◆ Brief
Restate word for word the lines that begin the listing and end with the line holding "seam = [(start".

◆ Data block
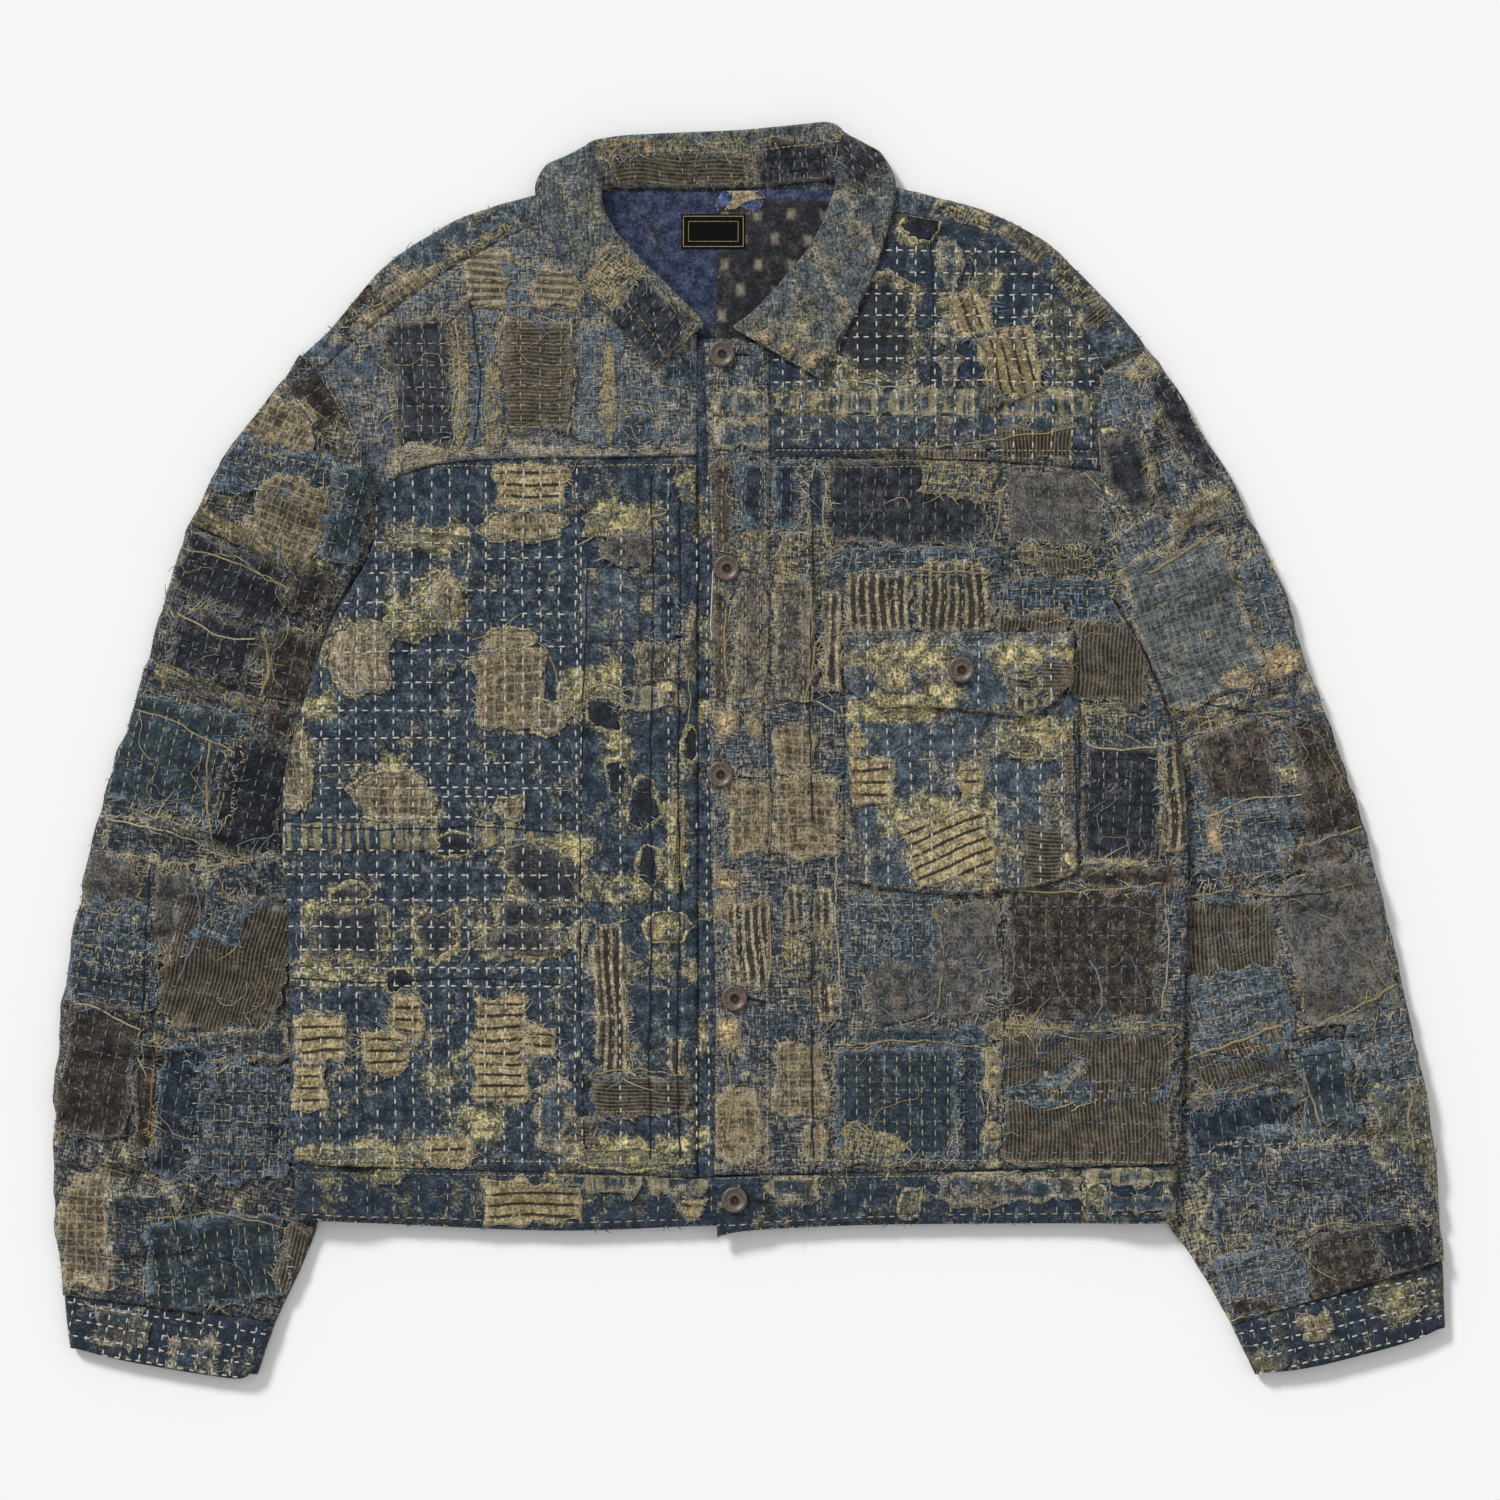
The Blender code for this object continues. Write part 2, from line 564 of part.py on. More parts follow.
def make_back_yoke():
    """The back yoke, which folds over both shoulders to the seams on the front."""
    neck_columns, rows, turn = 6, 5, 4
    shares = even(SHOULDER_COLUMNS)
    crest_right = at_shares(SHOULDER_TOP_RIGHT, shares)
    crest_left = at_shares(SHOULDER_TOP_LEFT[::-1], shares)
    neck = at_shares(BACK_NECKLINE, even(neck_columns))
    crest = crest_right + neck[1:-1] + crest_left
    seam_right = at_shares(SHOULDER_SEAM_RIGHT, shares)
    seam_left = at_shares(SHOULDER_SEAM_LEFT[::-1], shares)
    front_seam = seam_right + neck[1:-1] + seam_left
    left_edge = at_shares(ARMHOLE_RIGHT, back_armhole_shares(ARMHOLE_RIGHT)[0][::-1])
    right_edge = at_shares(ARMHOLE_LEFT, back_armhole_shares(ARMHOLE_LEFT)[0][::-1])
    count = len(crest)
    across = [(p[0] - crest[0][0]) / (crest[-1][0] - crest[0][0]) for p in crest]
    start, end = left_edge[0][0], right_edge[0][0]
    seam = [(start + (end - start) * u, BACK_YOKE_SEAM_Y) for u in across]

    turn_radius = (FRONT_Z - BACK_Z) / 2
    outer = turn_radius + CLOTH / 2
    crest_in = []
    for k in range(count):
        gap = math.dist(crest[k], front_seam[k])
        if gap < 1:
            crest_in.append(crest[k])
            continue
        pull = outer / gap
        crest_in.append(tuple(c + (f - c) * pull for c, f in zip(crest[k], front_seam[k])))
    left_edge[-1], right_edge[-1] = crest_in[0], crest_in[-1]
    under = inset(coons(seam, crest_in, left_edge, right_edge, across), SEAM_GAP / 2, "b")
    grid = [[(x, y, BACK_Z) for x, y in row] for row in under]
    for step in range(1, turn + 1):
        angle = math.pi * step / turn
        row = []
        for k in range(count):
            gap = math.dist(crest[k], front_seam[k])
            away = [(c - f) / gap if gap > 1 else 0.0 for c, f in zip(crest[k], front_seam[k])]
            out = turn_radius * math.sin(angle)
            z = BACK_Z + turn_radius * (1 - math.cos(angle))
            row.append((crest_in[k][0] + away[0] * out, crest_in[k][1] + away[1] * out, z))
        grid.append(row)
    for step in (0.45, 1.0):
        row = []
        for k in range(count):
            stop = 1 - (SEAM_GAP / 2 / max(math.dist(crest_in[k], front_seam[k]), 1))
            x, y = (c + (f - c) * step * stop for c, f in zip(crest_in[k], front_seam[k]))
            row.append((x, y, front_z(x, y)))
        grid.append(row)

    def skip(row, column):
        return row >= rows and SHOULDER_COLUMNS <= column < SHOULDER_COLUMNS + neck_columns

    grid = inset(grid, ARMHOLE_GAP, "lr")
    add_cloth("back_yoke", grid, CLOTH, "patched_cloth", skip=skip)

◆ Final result
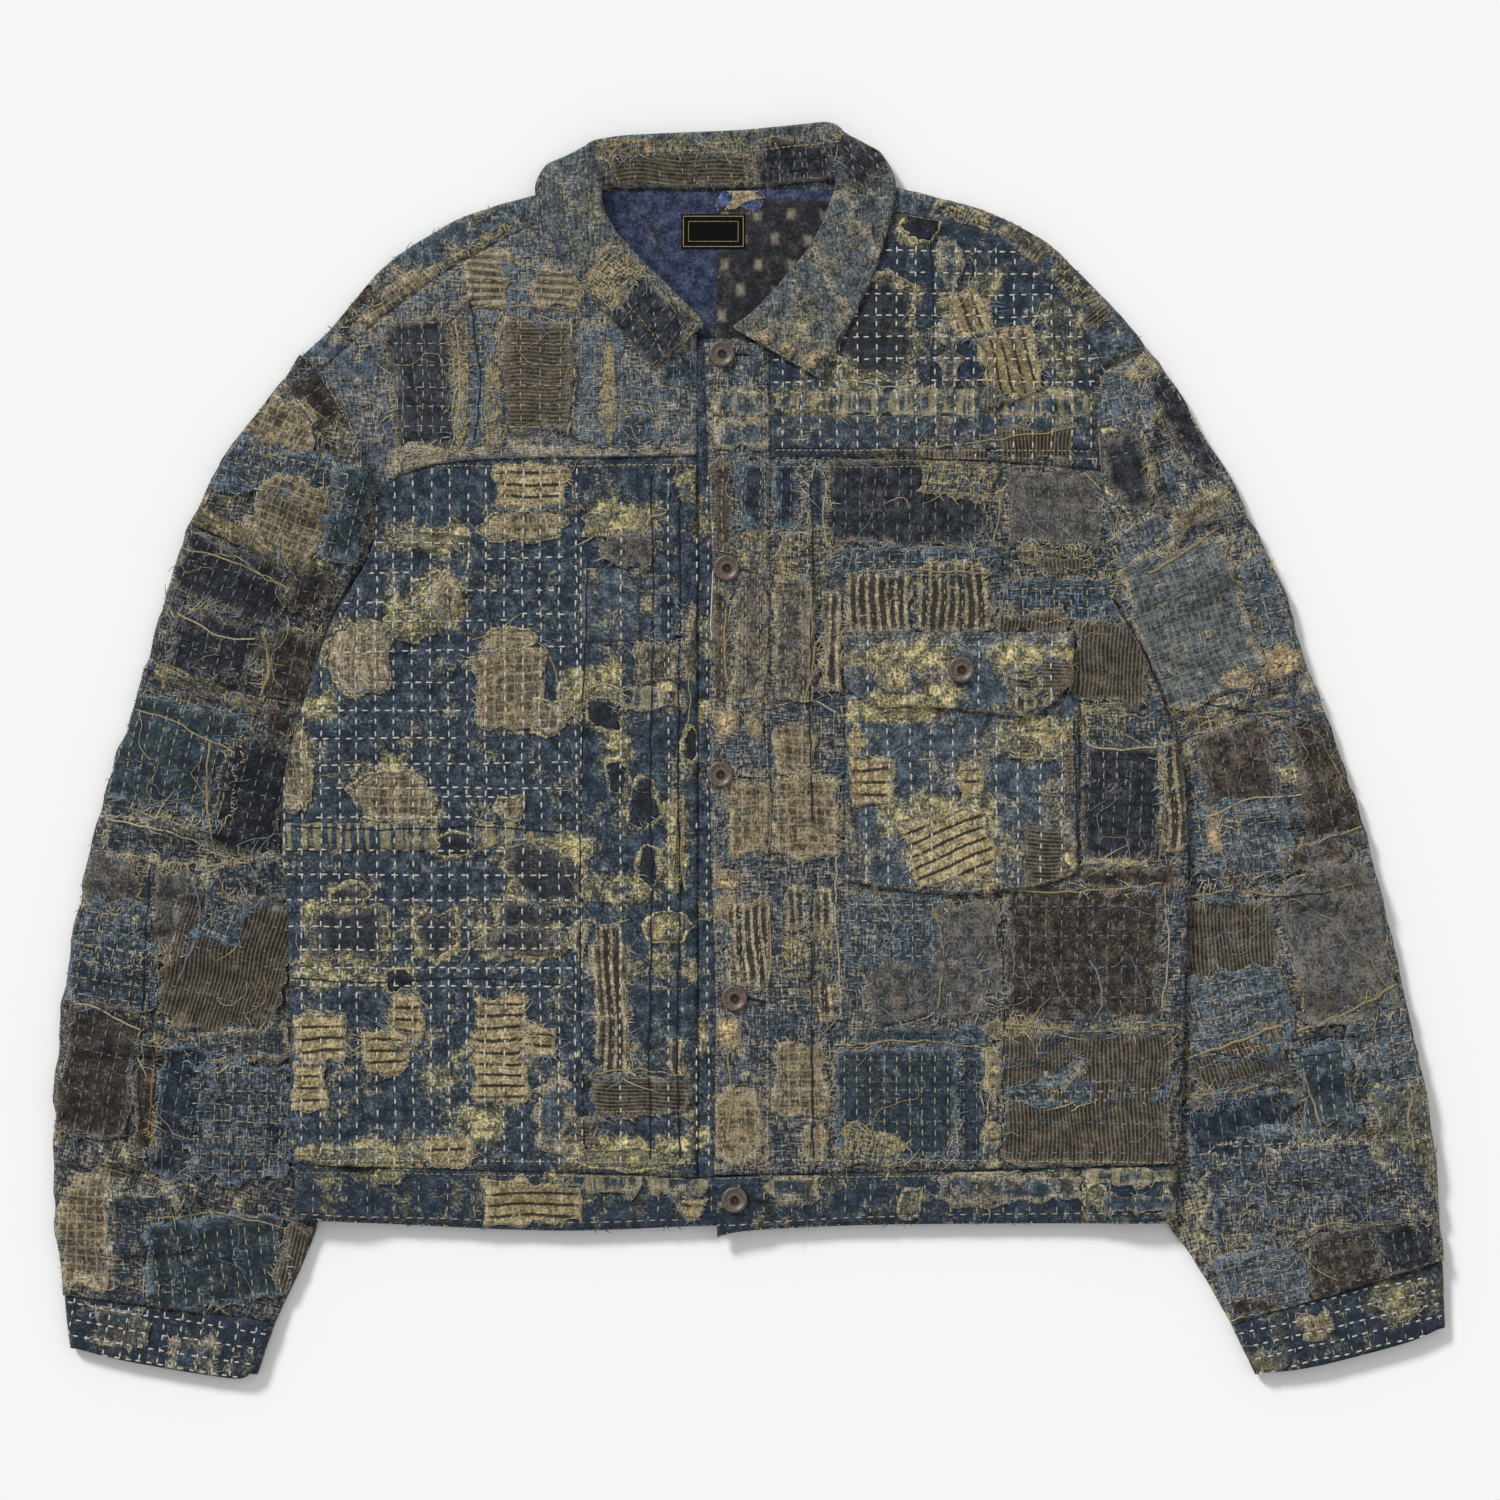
The Blender code for this object continues. Write part 2, from line 564 of part.py on. More parts follow.
def make_back_yoke():
    """The back yoke, which folds over both shoulders to the seams on the front."""
    neck_columns, rows, turn = 6, 5, 4
    shares = even(SHOULDER_COLUMNS)
    crest_right = at_shares(SHOULDER_TOP_RIGHT, shares)
    crest_left = at_shares(SHOULDER_TOP_LEFT[::-1], shares)
    neck = at_shares(BACK_NECKLINE, even(neck_columns))
    crest = crest_right + neck[1:-1] + crest_left
    seam_right = at_shares(SHOULDER_SEAM_RIGHT, shares)
    seam_left = at_shares(SHOULDER_SEAM_LEFT[::-1], shares)
    front_seam = seam_right + neck[1:-1] + seam_left
    left_edge = at_shares(ARMHOLE_RIGHT, back_armhole_shares(ARMHOLE_RIGHT)[0][::-1])
    right_edge = at_shares(ARMHOLE_LEFT, back_armhole_shares(ARMHOLE_LEFT)[0][::-1])
    count = len(crest)
    across = [(p[0] - crest[0][0]) / (crest[-1][0] - crest[0][0]) for p in crest]
    start, end = left_edge[0][0], right_edge[0][0]
    seam = [(start + (end - start) * u, BACK_YOKE_SEAM_Y) for u in across]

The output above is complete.